Question

Two long thin parallel wires carrying current \( I \) separated by a distance \( d \) exert force \( F \) on one another. The distance between them is doubled and the current is decreased to \( \frac{1}{3} \). The force they exert on one another is

• A. \( \frac{F}{6} \)
• B. \( \frac{F}{3} \)
• C. \( \frac{F}{18} \)
• D. \( \frac{F}{9} \)

Hint:

The force between two current-carrying wires depends on the distance between them and the currents, with the force decreasing as the distance increases and the current decreases.

Answer 1

The Correct Option is C

Step 1: Use the formula for the force between two current-carrying wires.
The force between two parallel wires carrying currents \( I_1 \) and \( I_2 \) separated by a distance \( d \) is given by Ampère's law: \[ F = \frac{\mu_0 I_1 I_2}{2 \pi d} \] where \( \mu_0 \) is the permeability of free space.

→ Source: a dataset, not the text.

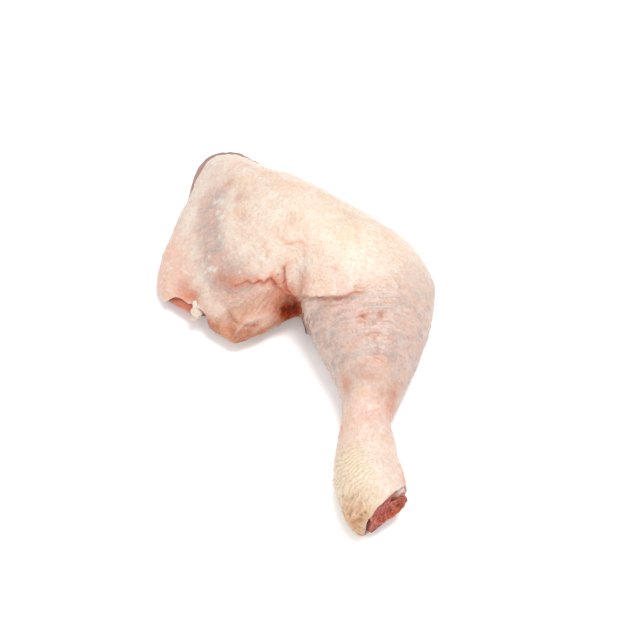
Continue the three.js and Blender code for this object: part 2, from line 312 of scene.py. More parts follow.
GROIN = [(-31, 16.4, 26.5), (-27.6, 15.9, 27), (-24.3, 16, 28.2), (-22, 16.6, 29.4), (-19.9, 15.4, 28.3),
         (-17, 16.2, 30), (-14.3, 15.4, 29.8), (-11.5, 16.8, 31.4)]
GROIN_TO_CROOK = [(-11.5, 16.8, 31.4), (-8.7, 14.6, 28.4), (-5.9, 13.3, 25.1), (-3.3, 12.4, 22.1),
                  (-1, 11.8, 19)]
INTO_CROOK = [(-5, 20.5, 36.5), (-5.2, 15.9, 30.9), (-4.7, 14.1, 27.5), (-2.2, 12.8, 23.9),
              (-0.1, 11.4, 18.4)]
ACROSS_KNEE = [(2.5, 9.2, 28.8), (6.2, 6.8, 32.1), (12.9, 3.9, 35.1), (17.9, 2.8, 37.8), (20.8, 2.5, 38.8),
               (25.4, 3.5, 40), (30, 3.6, 40.4)]

# The solids' three creases, narrower, shallower and more uneven than there, and smaller ones: the line, how
# deep and how wide the crease is, which side of it stands higher, by how much, and how red the crease is.
CREASES = [
    (GROIN[1:] + GROIN_TO_CROOK[1:], 0.6, 0.5, (0, 0.8, 0.6), 0.7, 0.9),
    (INTO_CROOK, 0.6, 0.6, (1, 0, 0.4), 0.7, 0.9),
    ([(-1.5, 12.6, 23.5)] + ACROSS_KNEE, 0.6, 0.5, (0, 1, 0.3), 1.2, 0.8),
    # Below the fold of the knee.
    ([(3, 6.6, 29), (8, 3, 32), (14, -0.4, 35.6), (19, -1.6, 38), (25.3, -2.3, 40), (33, -0.9, 40.5)],
     0.2, 0.6, (0, 1, 0), 0.3, 0.25),
    ([(24, 6.5, 40.6), (29, 5.4, 40.6), (34, 8, 40.5)], 0.3, 0.5, (0, 1, 0), 0.3, 0.25),
    ([(22, -8.5, 39.5), (29, -6, 41), (37, -6.5, 41), (45, -9.5, 39)],
     0.3, 0.6, (0, 1, 0), 0.3, 0.25),
    ([(24, -13.5, 39.5), (32, -11.5, 40.5), (41, -12.5, 40), (49, -16, 36)],
     0.3, 0.6, (0, 1, 0), 0.3, 0.25),
    ([(26, -19, 38.5), (34, -17.5, 39.5), (44, -19.5, 38)], 0.3, 0.6, (0, 1, 0), 0.3, 0.25),
    # Along the loose skin.
    ([(-33.5, 12.2, 20), (-31.4, 8.2, 17.4), (-29.5, 6, 14.7), (-26, 4, 13.5), (-20.4, 3.2, 12.3),
      (-15.9, 3, 10.4)], 1.0, 1.0, (0, 1, 0.5), 0.6, 0.25),
    ([(-34.5, 6.2, 13.4), (-31.5, 3, 11.3), (-26, 0.4, 9.2), (-20, 0.2, 7), (-14, 1.6, 6.4)],
     0.7, 1.0, (0, 1, 0.5), 0.4, 0.25),
    # Folds of the heel.
    ([(14.5, -86, 9), (19, -88.5, 17), (25, -86.5, 22), (30, -83, 23.5)],
     0.9, 1.1, (0, 1, 0.3), 0.7, 0.25),
    ([(16.5, -92, 8), (21, -92.5, 16.5), (26, -90.5, 20.5), (31, -88, 22.5)],
     0.9, 1.0, (0, 1, 0.3), 0.7, 0.25),
    ([(21, -96.5, 8), (24.5, -96, 14.5), (28, -94, 18)], 0.7, 0.9, (0, 1, 0.3), 0.6, 0.25),
]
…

Step 2: Calculate the effect of changing distance and current.
The force is directly proportional to the product of the currents and inversely proportional to the distance between the wires. If the distance is doubled and the current is reduced to one-third, the new force \( F' \) is: \[ F' = \frac{\mu_0 \left(\frac{1}{3} I_1\right) \left(\frac{1}{3} I_2\right)}{2 \pi (2d)} = \frac{F}{18} \] Step 3: Conclusion.
Thus, the force exerted between the wires is \( \frac{F}{18} \), which corresponds to option (C).